WORK INSTRUCTIONS:
Write out exactly the lines of the entries below from the one holding "gas_nozzle();" to the one holding "NODES[node].hide_render = NODES[node].hide_viewport", inclusive, and leave out all other lines.

RECORD SET:

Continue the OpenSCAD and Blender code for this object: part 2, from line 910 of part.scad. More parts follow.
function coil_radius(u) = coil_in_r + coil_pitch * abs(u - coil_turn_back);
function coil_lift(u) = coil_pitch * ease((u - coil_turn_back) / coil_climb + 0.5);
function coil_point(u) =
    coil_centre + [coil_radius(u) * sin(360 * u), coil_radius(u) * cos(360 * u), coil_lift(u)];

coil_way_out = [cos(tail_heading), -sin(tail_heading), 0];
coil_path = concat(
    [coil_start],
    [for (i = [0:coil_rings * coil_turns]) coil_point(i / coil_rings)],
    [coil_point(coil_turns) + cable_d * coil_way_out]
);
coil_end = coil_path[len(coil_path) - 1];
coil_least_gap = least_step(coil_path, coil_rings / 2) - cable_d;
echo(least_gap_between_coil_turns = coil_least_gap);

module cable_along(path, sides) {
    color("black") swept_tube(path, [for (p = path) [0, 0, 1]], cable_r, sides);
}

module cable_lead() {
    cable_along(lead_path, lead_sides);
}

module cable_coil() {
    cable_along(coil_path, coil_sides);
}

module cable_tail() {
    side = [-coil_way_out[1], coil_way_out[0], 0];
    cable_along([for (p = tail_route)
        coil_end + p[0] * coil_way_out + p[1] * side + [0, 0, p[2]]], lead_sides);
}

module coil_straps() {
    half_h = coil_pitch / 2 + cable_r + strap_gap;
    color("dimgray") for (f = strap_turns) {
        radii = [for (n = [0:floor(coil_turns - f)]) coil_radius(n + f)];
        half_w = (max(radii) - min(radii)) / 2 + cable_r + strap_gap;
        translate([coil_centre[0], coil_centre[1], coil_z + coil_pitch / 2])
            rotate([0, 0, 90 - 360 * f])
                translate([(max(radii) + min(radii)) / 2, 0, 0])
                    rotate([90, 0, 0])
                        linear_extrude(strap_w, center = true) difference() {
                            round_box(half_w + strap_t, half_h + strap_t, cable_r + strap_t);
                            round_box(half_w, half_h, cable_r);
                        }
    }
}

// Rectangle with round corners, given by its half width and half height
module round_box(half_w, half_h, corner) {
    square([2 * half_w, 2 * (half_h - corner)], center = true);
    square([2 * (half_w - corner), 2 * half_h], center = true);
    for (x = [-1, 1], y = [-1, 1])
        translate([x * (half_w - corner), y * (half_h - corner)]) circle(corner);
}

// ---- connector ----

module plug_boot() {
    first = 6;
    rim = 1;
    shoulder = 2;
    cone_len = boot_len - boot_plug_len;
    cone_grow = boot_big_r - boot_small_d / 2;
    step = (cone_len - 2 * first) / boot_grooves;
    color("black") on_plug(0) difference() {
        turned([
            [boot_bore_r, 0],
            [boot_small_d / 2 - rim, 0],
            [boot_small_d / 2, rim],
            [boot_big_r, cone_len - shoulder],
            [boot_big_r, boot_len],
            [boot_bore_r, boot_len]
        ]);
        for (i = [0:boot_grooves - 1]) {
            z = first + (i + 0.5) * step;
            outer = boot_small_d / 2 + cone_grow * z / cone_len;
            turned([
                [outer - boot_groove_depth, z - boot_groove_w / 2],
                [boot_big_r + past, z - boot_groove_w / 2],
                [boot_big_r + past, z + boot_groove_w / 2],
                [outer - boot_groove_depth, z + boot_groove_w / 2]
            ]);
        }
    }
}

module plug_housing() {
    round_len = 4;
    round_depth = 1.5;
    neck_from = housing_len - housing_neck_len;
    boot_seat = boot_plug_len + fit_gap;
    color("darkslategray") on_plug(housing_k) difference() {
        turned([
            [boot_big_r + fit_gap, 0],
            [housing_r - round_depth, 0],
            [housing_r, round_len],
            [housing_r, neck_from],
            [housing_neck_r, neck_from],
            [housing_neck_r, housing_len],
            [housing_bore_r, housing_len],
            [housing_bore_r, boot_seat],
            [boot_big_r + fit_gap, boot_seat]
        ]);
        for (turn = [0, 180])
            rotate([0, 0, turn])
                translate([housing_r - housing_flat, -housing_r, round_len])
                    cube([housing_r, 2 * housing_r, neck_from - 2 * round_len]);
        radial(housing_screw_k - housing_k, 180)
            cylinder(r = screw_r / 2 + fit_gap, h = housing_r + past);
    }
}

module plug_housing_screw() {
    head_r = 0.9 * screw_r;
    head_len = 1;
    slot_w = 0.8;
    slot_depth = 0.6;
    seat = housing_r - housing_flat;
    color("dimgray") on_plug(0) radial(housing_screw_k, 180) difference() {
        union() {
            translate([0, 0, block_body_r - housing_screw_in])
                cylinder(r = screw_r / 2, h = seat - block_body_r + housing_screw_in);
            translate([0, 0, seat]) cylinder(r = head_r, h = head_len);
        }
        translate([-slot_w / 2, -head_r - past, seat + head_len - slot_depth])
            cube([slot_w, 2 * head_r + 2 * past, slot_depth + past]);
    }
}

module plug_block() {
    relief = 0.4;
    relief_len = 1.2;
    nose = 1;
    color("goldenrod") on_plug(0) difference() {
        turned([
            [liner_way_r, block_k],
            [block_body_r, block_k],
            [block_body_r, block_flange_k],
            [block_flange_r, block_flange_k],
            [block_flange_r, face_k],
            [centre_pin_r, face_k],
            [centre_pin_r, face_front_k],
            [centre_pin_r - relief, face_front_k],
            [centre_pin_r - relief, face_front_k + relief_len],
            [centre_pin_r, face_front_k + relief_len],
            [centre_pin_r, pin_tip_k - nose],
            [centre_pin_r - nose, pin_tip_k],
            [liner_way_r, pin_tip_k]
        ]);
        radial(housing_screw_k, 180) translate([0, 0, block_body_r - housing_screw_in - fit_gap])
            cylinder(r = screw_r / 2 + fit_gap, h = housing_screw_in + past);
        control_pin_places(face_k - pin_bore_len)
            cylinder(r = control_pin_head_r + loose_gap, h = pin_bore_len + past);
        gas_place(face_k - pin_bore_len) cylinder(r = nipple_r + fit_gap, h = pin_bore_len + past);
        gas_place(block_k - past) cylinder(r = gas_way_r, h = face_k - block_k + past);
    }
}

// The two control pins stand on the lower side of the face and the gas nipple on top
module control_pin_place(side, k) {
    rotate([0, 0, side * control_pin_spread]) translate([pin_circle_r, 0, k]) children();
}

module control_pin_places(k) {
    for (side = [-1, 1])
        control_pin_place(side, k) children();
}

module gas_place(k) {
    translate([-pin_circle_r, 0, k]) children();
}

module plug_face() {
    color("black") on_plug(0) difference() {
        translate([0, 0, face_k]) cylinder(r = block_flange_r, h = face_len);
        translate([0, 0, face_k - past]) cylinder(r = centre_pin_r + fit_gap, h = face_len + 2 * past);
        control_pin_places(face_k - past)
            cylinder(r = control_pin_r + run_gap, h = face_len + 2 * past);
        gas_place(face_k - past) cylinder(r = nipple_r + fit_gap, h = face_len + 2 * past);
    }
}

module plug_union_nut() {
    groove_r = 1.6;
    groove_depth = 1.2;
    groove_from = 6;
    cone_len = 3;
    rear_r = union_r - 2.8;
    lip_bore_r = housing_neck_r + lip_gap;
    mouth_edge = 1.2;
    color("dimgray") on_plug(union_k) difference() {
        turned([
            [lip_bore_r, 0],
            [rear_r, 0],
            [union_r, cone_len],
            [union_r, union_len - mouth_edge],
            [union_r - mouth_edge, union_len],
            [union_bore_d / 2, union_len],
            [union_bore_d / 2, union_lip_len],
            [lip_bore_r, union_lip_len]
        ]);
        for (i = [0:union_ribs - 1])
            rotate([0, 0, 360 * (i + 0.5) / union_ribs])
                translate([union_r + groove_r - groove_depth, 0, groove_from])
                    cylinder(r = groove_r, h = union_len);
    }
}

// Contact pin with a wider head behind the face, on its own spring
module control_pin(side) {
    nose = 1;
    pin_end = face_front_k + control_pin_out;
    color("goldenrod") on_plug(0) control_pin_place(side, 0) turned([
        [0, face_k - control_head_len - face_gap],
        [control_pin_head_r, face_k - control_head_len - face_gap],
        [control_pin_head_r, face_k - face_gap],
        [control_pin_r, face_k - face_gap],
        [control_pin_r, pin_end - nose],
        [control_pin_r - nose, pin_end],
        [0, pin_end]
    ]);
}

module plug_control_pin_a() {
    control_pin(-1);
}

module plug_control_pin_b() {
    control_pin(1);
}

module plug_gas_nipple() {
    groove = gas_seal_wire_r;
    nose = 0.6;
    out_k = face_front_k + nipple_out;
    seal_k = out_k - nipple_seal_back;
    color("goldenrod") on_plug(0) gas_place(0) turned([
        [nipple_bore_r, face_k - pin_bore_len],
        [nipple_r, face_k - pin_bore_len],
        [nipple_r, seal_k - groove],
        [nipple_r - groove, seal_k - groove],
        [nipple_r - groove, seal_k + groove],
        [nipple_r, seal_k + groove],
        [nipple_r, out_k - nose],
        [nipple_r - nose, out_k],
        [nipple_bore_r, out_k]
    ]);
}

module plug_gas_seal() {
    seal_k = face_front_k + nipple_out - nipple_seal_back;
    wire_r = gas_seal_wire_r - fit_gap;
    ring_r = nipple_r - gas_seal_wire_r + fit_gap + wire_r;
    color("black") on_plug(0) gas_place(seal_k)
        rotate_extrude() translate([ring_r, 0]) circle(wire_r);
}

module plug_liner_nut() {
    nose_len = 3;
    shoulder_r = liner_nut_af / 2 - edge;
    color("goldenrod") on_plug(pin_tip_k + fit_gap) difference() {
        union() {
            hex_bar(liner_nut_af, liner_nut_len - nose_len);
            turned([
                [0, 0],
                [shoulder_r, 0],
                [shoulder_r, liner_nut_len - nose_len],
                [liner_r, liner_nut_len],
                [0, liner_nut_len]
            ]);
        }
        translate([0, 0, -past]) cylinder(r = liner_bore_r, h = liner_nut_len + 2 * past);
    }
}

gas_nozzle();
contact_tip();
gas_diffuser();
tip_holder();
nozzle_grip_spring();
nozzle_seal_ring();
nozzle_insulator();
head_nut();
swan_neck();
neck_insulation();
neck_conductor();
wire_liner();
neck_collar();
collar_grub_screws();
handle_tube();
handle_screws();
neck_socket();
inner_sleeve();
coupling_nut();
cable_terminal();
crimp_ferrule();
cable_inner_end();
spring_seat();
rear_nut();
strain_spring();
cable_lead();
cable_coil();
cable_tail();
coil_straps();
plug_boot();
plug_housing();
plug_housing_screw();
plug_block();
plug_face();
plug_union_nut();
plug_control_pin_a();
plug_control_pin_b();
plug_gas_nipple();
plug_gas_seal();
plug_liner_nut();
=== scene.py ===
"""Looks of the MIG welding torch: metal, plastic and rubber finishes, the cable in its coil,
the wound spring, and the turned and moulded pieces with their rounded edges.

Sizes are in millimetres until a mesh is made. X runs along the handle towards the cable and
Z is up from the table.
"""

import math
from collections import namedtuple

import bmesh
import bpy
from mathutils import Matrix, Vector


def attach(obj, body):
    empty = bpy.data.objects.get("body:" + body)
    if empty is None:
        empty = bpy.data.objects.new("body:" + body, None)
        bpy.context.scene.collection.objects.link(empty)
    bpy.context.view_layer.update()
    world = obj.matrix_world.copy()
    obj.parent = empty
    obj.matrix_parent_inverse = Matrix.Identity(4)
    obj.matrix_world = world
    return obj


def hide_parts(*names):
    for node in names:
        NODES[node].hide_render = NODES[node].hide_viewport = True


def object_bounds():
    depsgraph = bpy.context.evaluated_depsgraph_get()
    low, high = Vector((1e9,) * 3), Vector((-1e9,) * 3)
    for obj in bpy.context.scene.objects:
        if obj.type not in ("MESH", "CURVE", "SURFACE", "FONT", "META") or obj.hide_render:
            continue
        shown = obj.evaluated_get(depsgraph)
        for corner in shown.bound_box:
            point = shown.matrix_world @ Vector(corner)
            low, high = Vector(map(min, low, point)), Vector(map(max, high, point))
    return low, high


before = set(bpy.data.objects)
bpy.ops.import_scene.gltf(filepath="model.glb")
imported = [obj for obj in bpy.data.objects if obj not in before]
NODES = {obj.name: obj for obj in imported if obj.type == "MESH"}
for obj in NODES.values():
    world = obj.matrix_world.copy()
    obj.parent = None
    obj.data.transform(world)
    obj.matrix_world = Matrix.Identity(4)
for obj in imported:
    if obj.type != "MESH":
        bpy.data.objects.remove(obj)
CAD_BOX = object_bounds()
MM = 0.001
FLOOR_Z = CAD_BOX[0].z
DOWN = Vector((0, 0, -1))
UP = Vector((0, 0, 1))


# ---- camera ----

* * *

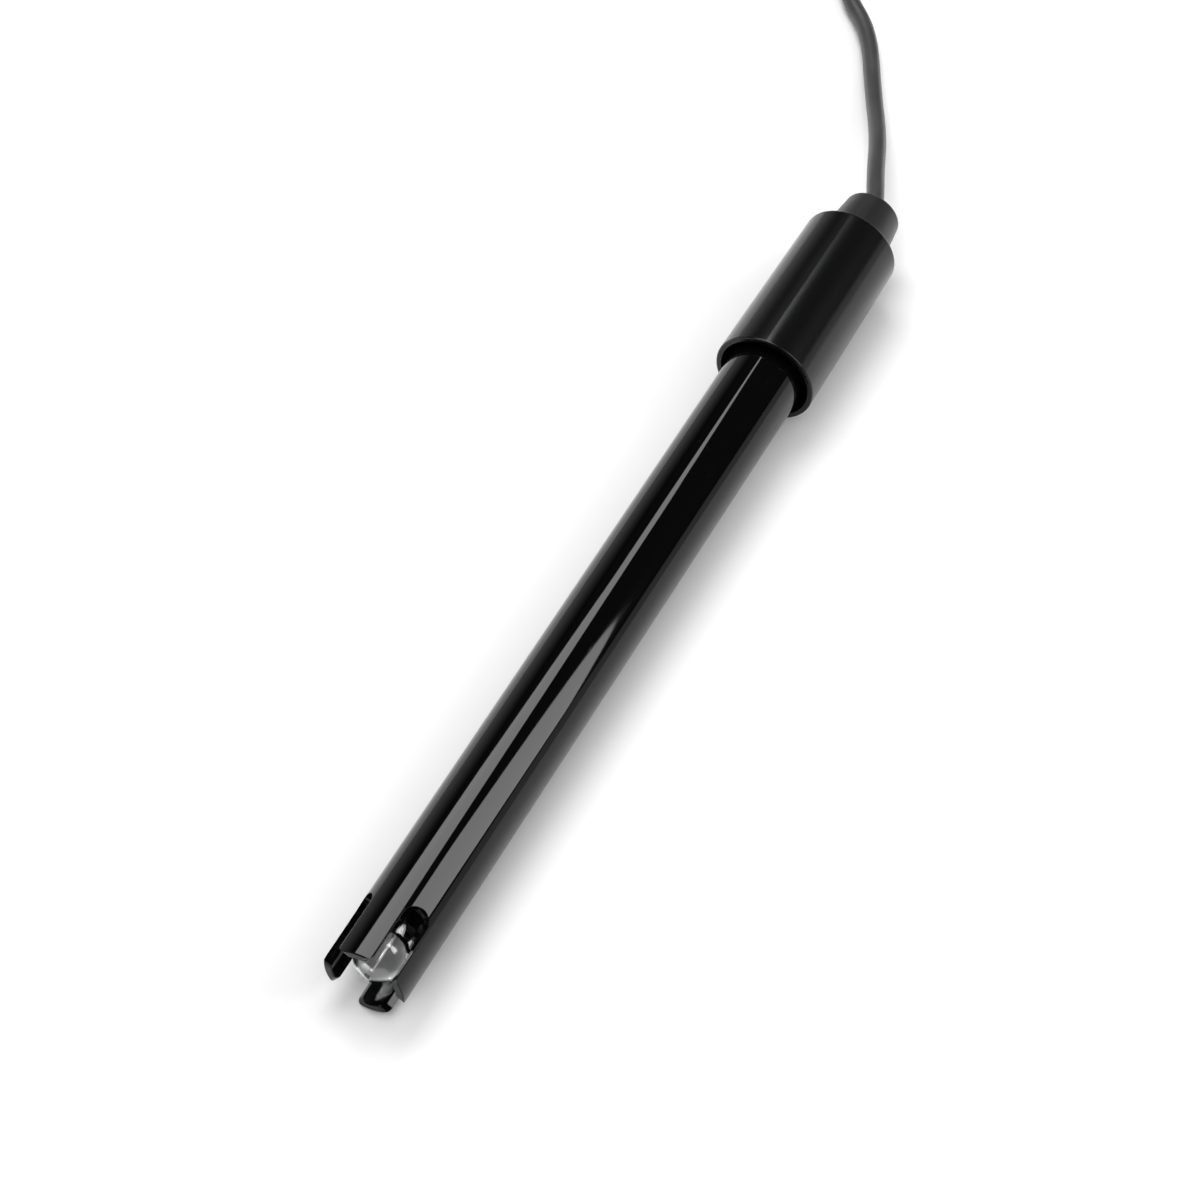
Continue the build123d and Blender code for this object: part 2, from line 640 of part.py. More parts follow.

OUTPUT FOR THIS TASK:
gas_nozzle();
contact_tip();
gas_diffuser();
tip_holder();
nozzle_grip_spring();
nozzle_seal_ring();
nozzle_insulator();
head_nut();
swan_neck();
neck_insulation();
neck_conductor();
wire_liner();
neck_collar();
collar_grub_screws();
handle_tube();
handle_screws();
neck_socket();
inner_sleeve();
coupling_nut();
cable_terminal();
crimp_ferrule();
cable_inner_end();
spring_seat();
rear_nut();
strain_spring();
cable_lead();
cable_coil();
cable_tail();
coil_straps();
plug_boot();
plug_housing();
plug_housing_screw();
plug_block();
plug_face();
plug_union_nut();
plug_control_pin_a();
plug_control_pin_b();
plug_gas_nipple();
plug_gas_seal();
plug_liner_nut();
=== scene.py ===
"""Looks of the MIG welding torch: metal, plastic and rubber finishes, the cable in its coil,
the wound spring, and the turned and moulded pieces with their rounded edges.

Sizes are in millimetres until a mesh is made. X runs along the handle towards the cable and
Z is up from the table.
"""

import math
from collections import namedtuple

import bmesh
import bpy
from mathutils import Matrix, Vector


def attach(obj, body):
    empty = bpy.data.objects.get("body:" + body)
    if empty is None:
        empty = bpy.data.objects.new("body:" + body, None)
        bpy.context.scene.collection.objects.link(empty)
    bpy.context.view_layer.update()
    world = obj.matrix_world.copy()
    obj.parent = empty
    obj.matrix_parent_inverse = Matrix.Identity(4)
    obj.matrix_world = world
    return obj


def hide_parts(*names):
    for node in names:
        NODES[node].hide_render = NODES[node].hide_viewport = True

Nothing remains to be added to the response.